Have had only sporadic internet access during this New York trip (my apartment is still sublet through January, so I'm not really at home in any practical sense), which casts an inhibiting pall on the blog. It is not just that one has no chance to write, it is that one does not garner peculiar bits that are worth posting!
But I have accumulated a backlog of light reading, much of it consumed in airports and planes, that should at least be logged. Working with a very slow Starbucks internet connection just now, and will skip links, I think, otherwise the irk factor will run high...
First round: Sara Paretsky's Bleeding Kansas; Laurie King's The Art of Detection; Raymond Feist's Faerie Tale; Greg von Eekhout's Norse Code (a great concept and title, with execution not quite as coherent and effective as I had hoped - it's readable, but it's no Sandman Slim); Barry Eisler's The Last Assassin.
Second round: two advance copies that have been waiting for me in New York and that I seized upon as soon as I could get uptown to pick up mail: Lee Child's new novel (will write a separate post about this one, but of course I loved it), as well as Robin McKinley's Pegasus (picture at that previous link courtesy of Becca), which has both the delights and the shortcomings of much of her other fiction, with a particularly inconclusive ending that will make all fans annoyingly clamor for a sequel!
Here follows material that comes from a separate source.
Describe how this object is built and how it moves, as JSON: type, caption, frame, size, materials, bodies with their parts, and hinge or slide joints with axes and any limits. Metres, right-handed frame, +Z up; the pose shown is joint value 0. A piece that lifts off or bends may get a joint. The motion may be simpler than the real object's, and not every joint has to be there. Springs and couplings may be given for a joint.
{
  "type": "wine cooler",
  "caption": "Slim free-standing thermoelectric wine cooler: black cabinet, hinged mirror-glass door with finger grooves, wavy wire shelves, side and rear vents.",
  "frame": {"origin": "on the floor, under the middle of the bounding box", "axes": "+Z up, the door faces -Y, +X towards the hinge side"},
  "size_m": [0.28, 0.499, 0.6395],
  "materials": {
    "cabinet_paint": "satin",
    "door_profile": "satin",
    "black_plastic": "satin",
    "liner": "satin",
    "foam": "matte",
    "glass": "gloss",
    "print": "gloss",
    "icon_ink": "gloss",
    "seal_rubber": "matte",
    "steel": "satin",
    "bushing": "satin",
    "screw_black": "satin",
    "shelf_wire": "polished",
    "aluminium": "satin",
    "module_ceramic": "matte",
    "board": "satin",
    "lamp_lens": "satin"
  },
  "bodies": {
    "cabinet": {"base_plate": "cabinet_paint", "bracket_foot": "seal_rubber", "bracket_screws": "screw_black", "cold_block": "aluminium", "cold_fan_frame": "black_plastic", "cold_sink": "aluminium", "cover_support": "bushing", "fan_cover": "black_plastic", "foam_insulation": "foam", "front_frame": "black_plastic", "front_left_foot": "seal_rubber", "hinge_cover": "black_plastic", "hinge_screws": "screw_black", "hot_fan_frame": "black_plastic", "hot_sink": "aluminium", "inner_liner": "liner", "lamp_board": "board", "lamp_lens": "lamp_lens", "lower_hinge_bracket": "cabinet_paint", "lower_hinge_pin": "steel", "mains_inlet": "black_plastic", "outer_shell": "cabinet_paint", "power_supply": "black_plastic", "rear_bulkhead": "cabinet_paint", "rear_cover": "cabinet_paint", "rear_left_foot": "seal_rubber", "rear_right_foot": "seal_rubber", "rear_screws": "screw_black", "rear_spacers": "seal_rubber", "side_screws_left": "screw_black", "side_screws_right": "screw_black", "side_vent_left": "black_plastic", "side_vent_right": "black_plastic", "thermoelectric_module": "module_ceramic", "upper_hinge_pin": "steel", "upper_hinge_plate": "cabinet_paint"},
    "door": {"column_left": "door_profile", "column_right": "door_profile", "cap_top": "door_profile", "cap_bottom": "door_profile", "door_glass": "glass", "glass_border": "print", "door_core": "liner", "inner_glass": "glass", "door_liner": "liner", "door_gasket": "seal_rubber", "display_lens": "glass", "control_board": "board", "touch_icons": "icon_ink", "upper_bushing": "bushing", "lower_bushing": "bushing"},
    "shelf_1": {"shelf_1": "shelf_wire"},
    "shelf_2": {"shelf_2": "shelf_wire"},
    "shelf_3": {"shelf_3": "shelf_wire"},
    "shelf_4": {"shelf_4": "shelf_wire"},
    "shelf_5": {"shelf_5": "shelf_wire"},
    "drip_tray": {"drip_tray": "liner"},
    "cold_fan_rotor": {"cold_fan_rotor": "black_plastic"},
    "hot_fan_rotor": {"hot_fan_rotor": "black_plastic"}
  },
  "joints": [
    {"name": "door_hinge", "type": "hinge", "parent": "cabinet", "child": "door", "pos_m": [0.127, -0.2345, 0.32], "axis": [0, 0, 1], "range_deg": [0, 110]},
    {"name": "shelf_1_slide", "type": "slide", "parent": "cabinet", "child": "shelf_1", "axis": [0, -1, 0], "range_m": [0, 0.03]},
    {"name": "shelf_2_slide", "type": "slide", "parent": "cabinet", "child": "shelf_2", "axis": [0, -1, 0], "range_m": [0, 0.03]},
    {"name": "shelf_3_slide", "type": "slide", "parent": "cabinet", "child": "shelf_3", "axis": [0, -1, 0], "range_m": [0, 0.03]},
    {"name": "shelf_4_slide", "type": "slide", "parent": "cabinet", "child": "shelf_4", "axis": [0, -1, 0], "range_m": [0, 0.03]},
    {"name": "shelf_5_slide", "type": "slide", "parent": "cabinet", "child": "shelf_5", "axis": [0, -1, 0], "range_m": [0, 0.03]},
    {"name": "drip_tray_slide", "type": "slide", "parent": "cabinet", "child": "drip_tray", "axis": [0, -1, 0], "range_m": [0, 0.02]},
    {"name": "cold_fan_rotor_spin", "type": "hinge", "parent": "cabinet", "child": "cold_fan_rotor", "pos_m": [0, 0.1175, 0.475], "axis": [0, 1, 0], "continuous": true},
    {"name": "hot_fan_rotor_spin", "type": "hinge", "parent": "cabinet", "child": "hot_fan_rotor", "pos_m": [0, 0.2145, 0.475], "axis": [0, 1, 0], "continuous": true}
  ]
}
Went to a lovely wedding over the weekend - Friday night's party was at powerHouse Arena (Brent and I were in agreement that it is an excellent idea to hold a party in a bookstore, it means reading is allowed at least in snippets!), the ceremony on Saturday was at the Socrates Sculpture Park with dogs frolicking wonderfully in the background and an absolutely beautiful reception and dinner afterwards on the gorgeous fourth floor of the Metropolitan Building. The views in that bit of Long Island City are almost vertigo-inducing, they so effectively put you at the base of a panorama of bridges and skyscrapers....
Another highlight of last week, something Brent couldn't believe I hadn't seen before, since it is so much his notion of the ideal theatrical entertainment: the extremely charming Avenue Q!
Got another play tonight, a talk tomorrow at Fordham and another wedding in Maine this weekend, various other stuff packed into the next couple weeks - posting may continue sporadic - but the one other thing I wanted to highlight is that Helen DeWitt is in New York and will hold "elevenses at 3" on Saturday at the McNally Robinson bookstore on Prince St. - stop by and say hello to her if you are interested and find yourself in the neighborhood.